(DATA TO USE):

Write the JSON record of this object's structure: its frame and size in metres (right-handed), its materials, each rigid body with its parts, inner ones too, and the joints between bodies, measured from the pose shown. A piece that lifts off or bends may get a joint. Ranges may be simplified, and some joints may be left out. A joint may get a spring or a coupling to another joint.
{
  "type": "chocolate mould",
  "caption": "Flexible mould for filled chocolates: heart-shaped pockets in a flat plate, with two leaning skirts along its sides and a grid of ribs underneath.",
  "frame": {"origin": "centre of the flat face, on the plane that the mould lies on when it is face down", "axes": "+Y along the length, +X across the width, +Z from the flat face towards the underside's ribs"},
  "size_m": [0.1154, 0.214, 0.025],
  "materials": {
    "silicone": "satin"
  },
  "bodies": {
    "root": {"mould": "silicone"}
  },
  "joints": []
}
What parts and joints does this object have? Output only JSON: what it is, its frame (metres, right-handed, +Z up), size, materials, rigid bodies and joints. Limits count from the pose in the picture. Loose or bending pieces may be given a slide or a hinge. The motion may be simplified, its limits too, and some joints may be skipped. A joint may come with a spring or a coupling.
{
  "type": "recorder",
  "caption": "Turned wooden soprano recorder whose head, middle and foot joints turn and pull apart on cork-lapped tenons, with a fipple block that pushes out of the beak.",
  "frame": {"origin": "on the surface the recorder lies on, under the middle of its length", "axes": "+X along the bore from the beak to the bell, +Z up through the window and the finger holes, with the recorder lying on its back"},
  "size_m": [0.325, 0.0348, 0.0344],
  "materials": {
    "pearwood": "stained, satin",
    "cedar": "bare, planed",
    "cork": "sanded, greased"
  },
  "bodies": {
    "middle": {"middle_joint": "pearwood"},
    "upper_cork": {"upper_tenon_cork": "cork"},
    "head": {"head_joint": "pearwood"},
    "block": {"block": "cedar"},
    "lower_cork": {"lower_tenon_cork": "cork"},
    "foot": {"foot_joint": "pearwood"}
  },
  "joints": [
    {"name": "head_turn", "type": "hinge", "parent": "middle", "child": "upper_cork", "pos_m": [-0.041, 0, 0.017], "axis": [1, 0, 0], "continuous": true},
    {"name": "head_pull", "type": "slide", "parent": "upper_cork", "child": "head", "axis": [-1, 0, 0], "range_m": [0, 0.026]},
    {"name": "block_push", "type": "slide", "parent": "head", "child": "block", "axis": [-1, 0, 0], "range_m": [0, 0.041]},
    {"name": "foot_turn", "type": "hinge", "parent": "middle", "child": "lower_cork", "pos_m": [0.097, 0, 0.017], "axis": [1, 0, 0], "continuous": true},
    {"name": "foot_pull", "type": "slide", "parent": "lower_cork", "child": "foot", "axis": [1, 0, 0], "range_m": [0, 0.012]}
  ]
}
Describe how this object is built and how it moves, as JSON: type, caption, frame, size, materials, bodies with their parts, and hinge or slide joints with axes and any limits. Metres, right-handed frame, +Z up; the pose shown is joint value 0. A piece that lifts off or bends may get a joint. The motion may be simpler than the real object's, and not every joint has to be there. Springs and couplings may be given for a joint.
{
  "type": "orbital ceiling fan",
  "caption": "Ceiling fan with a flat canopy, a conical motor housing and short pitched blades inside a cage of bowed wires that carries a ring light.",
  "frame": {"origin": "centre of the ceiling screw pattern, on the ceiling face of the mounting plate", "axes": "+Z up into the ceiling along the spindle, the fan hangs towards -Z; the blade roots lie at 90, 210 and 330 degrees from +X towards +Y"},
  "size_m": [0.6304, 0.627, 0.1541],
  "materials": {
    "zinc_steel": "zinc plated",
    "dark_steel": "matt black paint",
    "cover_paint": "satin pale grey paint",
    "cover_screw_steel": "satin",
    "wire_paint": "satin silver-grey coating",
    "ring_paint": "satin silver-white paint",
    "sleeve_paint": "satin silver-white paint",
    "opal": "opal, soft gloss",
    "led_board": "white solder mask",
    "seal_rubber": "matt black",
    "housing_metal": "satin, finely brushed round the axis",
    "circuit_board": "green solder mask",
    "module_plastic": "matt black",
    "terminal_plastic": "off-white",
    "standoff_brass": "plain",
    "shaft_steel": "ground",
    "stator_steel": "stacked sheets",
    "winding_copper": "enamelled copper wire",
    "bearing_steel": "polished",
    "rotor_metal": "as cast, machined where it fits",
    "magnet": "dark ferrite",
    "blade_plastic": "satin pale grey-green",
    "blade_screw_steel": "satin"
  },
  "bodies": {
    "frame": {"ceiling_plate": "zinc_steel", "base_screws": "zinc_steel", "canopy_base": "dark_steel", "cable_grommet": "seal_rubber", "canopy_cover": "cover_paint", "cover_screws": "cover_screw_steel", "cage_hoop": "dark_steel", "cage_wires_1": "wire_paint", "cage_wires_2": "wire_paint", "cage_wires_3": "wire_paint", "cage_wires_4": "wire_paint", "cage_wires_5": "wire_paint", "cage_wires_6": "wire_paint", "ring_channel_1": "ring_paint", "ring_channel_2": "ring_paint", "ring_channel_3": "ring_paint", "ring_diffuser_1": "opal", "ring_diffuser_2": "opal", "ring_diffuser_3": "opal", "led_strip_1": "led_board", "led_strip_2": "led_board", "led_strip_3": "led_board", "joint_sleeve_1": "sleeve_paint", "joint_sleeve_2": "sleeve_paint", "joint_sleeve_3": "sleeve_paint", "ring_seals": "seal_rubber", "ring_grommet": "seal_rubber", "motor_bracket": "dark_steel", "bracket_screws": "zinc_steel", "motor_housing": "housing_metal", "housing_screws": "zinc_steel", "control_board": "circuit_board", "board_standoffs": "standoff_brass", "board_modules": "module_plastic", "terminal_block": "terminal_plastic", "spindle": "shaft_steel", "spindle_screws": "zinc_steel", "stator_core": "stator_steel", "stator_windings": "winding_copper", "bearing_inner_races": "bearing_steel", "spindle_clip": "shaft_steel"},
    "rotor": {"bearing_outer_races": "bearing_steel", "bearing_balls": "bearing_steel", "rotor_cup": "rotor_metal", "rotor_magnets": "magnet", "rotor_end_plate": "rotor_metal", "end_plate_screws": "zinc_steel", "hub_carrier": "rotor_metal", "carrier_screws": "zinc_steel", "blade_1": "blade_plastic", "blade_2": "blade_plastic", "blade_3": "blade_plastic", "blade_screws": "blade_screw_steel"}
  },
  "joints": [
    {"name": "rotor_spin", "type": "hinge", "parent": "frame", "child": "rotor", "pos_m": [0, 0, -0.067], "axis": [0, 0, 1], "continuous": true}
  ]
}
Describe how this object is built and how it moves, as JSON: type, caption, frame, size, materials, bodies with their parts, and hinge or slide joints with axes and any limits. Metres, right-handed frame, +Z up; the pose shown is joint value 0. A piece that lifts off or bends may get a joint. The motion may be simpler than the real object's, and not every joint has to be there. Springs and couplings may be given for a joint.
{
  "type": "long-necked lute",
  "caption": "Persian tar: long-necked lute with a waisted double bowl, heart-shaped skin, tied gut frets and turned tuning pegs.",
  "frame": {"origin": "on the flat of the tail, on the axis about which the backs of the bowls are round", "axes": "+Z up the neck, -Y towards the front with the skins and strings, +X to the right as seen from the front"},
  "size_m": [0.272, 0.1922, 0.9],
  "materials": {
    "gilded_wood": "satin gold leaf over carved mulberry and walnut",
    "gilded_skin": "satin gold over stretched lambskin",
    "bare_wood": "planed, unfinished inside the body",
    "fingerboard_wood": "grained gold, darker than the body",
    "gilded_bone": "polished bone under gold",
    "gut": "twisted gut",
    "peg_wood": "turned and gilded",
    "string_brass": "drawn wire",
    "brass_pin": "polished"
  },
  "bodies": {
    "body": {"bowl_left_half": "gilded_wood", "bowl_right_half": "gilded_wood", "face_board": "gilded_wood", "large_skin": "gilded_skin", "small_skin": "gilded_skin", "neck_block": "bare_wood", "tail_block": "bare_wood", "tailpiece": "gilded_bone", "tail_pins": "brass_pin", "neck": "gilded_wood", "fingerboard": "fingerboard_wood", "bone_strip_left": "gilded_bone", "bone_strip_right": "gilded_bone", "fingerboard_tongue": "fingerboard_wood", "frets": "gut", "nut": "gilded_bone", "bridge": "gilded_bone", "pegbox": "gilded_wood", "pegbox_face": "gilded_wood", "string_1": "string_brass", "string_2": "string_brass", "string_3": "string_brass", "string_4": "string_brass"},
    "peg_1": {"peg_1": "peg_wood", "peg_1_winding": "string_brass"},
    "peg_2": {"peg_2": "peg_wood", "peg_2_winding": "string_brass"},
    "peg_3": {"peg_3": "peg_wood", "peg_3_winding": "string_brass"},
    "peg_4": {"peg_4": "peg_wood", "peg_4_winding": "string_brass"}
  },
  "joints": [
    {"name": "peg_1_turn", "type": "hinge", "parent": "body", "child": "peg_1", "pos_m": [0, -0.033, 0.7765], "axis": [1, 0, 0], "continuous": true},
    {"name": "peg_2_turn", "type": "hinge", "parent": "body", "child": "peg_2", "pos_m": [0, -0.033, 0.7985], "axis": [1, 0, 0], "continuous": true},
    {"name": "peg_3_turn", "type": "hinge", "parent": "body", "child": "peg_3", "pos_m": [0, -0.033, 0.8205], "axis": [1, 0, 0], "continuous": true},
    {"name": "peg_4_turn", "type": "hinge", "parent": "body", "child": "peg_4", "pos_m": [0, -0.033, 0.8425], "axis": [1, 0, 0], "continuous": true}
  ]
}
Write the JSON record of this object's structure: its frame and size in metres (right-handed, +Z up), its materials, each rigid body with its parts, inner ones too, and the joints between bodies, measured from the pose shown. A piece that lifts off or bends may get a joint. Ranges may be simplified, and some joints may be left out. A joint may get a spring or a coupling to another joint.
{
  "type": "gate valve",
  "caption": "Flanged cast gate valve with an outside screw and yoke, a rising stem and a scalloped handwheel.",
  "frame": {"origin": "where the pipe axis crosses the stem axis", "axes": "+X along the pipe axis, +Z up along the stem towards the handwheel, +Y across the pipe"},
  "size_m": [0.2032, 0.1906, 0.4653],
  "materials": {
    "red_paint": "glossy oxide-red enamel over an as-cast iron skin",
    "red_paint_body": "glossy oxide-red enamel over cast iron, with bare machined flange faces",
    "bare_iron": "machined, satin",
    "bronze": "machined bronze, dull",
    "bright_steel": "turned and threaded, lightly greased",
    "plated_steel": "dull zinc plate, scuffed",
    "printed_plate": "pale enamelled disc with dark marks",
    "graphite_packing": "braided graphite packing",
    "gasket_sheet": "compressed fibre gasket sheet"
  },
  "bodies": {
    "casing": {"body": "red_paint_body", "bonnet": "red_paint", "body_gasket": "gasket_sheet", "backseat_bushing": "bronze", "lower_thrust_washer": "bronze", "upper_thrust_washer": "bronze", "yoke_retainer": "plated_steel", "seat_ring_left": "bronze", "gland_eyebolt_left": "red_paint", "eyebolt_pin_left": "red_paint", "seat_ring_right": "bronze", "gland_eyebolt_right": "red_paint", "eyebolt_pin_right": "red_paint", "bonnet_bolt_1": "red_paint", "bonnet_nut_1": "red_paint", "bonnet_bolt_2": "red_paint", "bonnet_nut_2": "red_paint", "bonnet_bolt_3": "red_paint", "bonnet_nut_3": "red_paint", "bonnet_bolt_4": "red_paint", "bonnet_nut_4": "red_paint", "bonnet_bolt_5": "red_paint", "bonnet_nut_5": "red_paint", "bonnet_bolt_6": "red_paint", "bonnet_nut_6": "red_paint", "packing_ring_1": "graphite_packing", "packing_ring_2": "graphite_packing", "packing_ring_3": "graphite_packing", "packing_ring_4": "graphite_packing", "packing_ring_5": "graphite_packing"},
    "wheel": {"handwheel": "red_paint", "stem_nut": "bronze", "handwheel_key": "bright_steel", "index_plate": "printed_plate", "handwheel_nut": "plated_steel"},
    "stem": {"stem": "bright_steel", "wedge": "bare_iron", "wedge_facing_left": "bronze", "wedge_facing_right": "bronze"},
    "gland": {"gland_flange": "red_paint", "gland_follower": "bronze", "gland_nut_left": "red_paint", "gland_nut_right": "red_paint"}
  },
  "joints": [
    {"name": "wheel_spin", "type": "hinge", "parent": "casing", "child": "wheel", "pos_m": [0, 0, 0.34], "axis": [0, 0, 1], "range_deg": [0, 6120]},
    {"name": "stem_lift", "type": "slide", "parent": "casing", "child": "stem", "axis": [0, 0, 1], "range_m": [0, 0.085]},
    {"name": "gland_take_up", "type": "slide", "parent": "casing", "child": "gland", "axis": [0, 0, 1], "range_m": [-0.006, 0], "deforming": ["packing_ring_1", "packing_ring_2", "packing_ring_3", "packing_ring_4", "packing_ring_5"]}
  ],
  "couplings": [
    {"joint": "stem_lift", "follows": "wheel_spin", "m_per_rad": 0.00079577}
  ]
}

(EXERCISE REQUIREMENTS): Return every line above in which the string "ones" occurs.

(OUTPUT FOR THIS TASK):
Write the JSON record of this object's structure: its frame and size in metres (right-handed), its materials, each rigid body with its parts, inner ones too, and the joints between bodies, measured from the pose shown. A piece that lifts off or bends may get a joint. Ranges may be simplified, and some joints may be left out. A joint may get a spring or a coupling to another joint.
Write the JSON record of this object's structure: its frame and size in metres (right-handed, +Z up), its materials, each rigid body with its parts, inner ones too, and the joints between bodies, measured from the pose shown. A piece that lifts off or bends may get a joint. Ranges may be simplified, and some joints may be left out. A joint may get a spring or a coupling to another joint.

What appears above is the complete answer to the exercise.